BEGIN Provided material
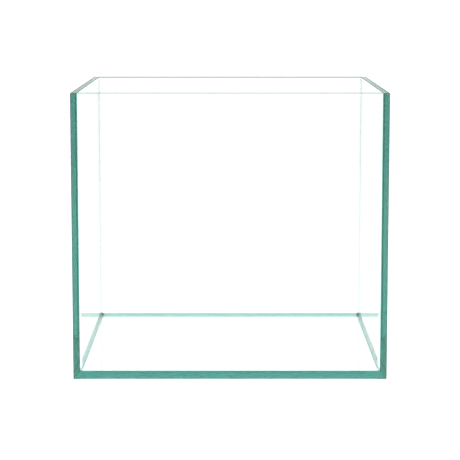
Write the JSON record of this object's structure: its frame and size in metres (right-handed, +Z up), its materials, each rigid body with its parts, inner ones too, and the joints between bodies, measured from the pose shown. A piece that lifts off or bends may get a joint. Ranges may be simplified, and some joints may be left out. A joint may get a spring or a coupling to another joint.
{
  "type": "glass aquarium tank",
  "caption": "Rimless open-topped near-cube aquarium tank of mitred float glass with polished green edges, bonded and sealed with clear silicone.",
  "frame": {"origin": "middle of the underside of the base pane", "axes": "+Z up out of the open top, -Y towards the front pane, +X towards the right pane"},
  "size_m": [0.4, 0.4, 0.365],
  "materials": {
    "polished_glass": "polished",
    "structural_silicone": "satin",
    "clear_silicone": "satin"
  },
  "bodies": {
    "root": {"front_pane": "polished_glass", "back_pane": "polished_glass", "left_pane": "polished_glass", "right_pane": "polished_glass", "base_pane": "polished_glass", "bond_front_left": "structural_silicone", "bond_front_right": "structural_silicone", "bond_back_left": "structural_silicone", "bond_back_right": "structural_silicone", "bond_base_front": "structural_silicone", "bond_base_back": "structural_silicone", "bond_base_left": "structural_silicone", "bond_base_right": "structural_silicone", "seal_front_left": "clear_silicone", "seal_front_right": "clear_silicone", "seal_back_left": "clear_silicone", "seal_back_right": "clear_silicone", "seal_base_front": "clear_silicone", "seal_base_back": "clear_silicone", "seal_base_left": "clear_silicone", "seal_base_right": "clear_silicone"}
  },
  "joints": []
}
END Provided material
Exercise requirements
Reproduce the material above, every line of it, exactly.

Problem solution
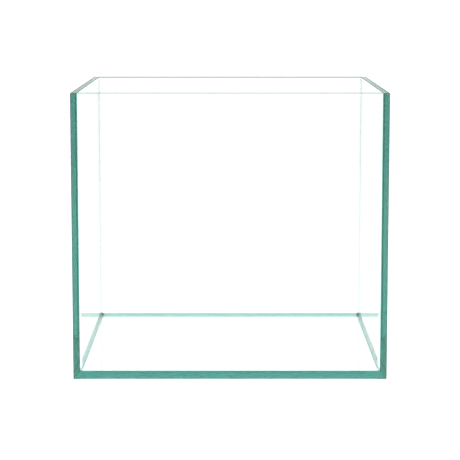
Write the JSON record of this object's structure: its frame and size in metres (right-handed, +Z up), its materials, each rigid body with its parts, inner ones too, and the joints between bodies, measured from the pose shown. A piece that lifts off or bends may get a joint. Ranges may be simplified, and some joints may be left out. A joint may get a spring or a coupling to another joint.
{
  "type": "glass aquarium tank",
  "caption": "Rimless open-topped near-cube aquarium tank of mitred float glass with polished green edges, bonded and sealed with clear silicone.",
  "frame": {"origin": "middle of the underside of the base pane", "axes": "+Z up out of the open top, -Y towards the front pane, +X towards the right pane"},
  "size_m": [0.4, 0.4, 0.365],
  "materials": {
    "polished_glass": "polished",
    "structural_silicone": "satin",
    "clear_silicone": "satin"
  },
  "bodies": {
    "root": {"front_pane": "polished_glass", "back_pane": "polished_glass", "left_pane": "polished_glass", "right_pane": "polished_glass", "base_pane": "polished_glass", "bond_front_left": "structural_silicone", "bond_front_right": "structural_silicone", "bond_back_left": "structural_silicone", "bond_back_right": "structural_silicone", "bond_base_front": "structural_silicone", "bond_base_back": "structural_silicone", "bond_base_left": "structural_silicone", "bond_base_right": "structural_silicone", "seal_front_left": "clear_silicone", "seal_front_right": "clear_silicone", "seal_back_left": "clear_silicone", "seal_back_right": "clear_silicone", "seal_base_front": "clear_silicone", "seal_base_back": "clear_silicone", "seal_base_left": "clear_silicone", "seal_base_right": "clear_silicone"}
  },
  "joints": []
}